- Interactive map of Tététou
- Coordinates: 7°00′50″N 1°30′05″E﻿ / ﻿7.0139°N 1.5014°E
- Country: Togo
- [edit on Wikidata]

= Tététou =

Tététou is a Togolese municipality located in the Haho Prefecture, in the Plateaux Region, southeastern Togo. The municipality is situated in the center of the protected forest of Tététou.

== Hydrography ==
The municipality is situated on the Mono River, one of the major rivers of the country. It is located downstream of the Nangbeto Dam.

== History ==

=== Colonization ===
During the colonial period under German and French rule, the region where the municipality is located experienced significant demographic changes. German forces temporarily occupied Tététou during World War I before being ousted from the area.

In the 1920s, the region was colonized by the Kabye people with the approval of European colonial authorities, who saw it as a way to settle labor in a relatively sparsely populated area. The municipality produced cotton, which was collected by French colonists and transported via a railway to Notsé. From there, it was directed to colony ports for export to metropolitan France.

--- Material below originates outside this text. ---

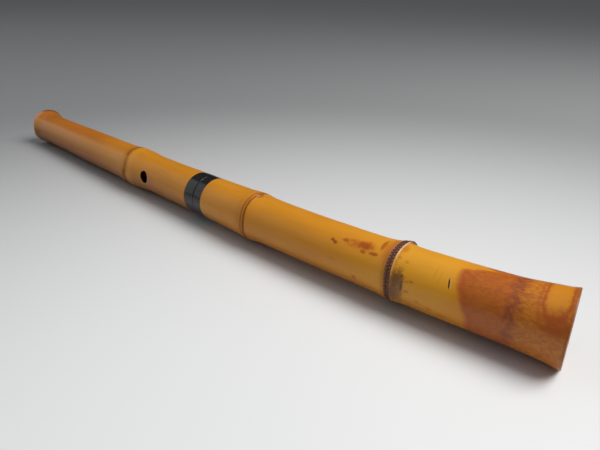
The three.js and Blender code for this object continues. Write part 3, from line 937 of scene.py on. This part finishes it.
upper_band = band("upper_band", 274.15, 284.92, 284.92)
lower_band = band("lower_band", 285.08, 293.85, 285.08)
band_look, surface, straight = new_finish("black_lacquer", 0.0, 0.12)
cloudy = noise(straight, (120, 160, 160), 3.0, 0.6)
colour = mixed(ramp(cloudy, 0.4, 0.7), (0.002, 0.002, 0.002), (0.005, 0.005, 0.005))
worn = ring_line(straight, 274.1, 0.22, ragged=0.3) + ring_line(straight, 293.9, 0.22, ragged=0.3)
colour = lay(colour, worn, 0.8, (0.16, 0.035, 0.012))
paint(surface, colour, cloudy * 0.12 + 0.12, noise(straight, (900, 40, 40)), 0.00003)
finish_piece(upper_band, "upper_joint_band", "upper_length", band_look, 40)
finish_piece(lower_band, "lower_joint_band", "lower_length", band_look, 40)

# Lower length of bamboo: from the joint to the root end, with two nodes, three finger holes and the flared
# bell. The root end was heated and bent, which left the red-brown burn behind the bell.
lower_start = 285.08
lower_band_end = 294.0
bell_round = 0.5
lower_wall = 1.75
socket_reach = 12.23
lower_close = [
    (middle_node - 1.2, 3.6, 0.16),
    (middle_node, 9, 0.7),
    (root_node, 3.6, 0.16),
    (root_node, 9, 0.7),
    (528, 16, 0.9),
    (487, 2, 0.3),
]
pits = [(460.4, 60, 0.8, 0.14), (465.5, 70, 0.9, 0.12), (462, 98, 1.0, 0.18), (468, 112, 0.8, 0.1)]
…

=== Post-colonial Togo ===
After the construction of the Nangbeto Dam, the municipality faced challenges related to its reservoir filling, but these issues diminished over time. The commune also had strong ties with neighboring Benin until it became more connected to the rest of Togo. In the early 21st century, tensions arose due to land acquisitions by large landowners from urban areas, creating friction among various peoples in the region, particularly between the Ewe and Aja communities.

Togo established a classified forest named Tététou forest. To address regional energy needs, in 2019-2020, construction began on a hydroelectric power plant in the area, intended to have a capacity of 24MW upon completion.